* _Required work_:
Each line that holds the word "joints" should be returned.

* _Raw data_:
▼▼▼
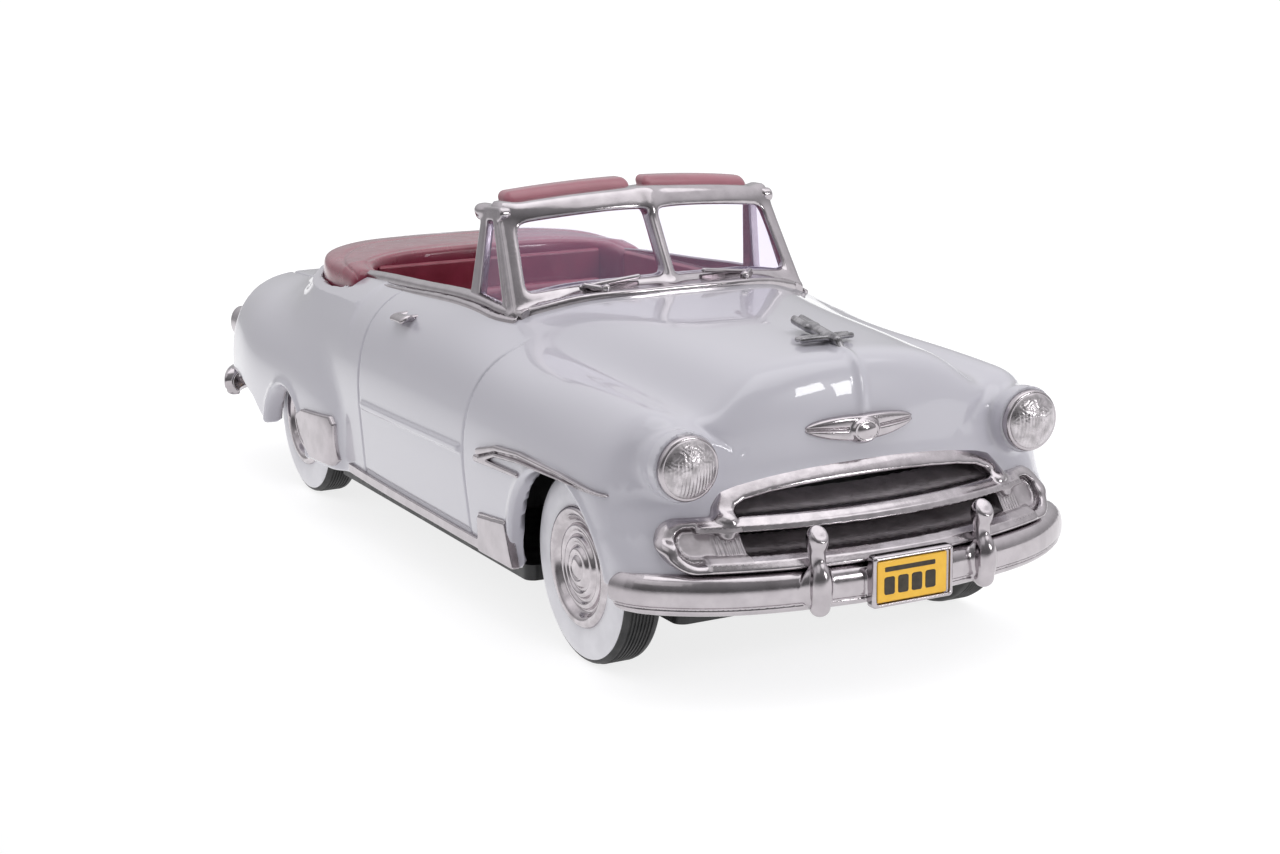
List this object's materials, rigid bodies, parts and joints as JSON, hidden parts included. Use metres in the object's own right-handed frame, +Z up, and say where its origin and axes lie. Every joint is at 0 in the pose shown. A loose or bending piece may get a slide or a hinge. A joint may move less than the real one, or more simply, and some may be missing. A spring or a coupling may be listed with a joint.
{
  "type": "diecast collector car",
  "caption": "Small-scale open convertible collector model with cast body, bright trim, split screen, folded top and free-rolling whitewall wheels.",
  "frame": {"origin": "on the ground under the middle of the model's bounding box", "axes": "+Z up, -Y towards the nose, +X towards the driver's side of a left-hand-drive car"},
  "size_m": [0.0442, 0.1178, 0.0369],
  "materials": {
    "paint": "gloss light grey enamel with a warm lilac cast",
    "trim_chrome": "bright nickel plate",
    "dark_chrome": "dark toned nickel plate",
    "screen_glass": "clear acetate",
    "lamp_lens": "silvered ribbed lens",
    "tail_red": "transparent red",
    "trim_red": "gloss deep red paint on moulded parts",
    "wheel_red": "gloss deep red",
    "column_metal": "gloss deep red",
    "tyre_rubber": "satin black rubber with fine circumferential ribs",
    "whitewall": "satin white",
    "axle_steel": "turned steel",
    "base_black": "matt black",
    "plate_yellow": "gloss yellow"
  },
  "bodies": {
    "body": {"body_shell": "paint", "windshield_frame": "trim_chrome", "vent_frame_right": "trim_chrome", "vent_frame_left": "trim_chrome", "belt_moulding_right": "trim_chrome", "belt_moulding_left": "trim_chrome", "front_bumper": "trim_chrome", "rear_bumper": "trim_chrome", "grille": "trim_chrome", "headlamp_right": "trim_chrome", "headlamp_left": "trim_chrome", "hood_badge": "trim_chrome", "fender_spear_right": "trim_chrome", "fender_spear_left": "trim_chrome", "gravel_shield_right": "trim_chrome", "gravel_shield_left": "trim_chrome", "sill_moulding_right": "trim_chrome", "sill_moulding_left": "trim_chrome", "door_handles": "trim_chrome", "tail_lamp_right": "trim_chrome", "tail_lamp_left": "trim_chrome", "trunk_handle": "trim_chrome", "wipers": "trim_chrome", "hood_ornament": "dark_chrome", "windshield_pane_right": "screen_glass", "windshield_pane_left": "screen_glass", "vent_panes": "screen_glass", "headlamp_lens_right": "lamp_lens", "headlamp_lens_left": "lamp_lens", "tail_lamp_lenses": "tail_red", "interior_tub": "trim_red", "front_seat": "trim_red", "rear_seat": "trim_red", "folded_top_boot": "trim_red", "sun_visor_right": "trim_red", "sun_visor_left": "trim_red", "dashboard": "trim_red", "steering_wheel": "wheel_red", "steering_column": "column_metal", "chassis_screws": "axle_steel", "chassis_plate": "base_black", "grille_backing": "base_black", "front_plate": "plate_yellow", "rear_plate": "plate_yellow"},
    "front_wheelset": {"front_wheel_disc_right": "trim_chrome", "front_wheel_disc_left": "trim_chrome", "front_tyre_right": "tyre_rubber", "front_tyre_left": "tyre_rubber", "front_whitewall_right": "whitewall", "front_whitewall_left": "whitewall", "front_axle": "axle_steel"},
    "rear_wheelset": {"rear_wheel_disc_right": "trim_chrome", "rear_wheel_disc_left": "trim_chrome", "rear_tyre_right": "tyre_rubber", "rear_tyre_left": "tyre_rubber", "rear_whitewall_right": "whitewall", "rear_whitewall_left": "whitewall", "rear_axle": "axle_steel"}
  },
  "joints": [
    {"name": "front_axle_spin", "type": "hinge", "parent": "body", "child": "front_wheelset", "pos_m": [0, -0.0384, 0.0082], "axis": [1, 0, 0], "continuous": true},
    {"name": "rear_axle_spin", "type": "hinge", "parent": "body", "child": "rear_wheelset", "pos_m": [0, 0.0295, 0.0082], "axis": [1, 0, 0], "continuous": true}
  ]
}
▲▲▲
* _Output of the exercise_:
List this object's materials, rigid bodies, parts and joints as JSON, hidden parts included. Use metres in the object's own right-handed frame, +Z up, and say where its origin and axes lie. Every joint is at 0 in the pose shown. A loose or bending piece may get a slide or a hinge. A joint may move less than the real one, or more simply, and some may be missing. A spring or a coupling may be listed with a joint.
  "joints": [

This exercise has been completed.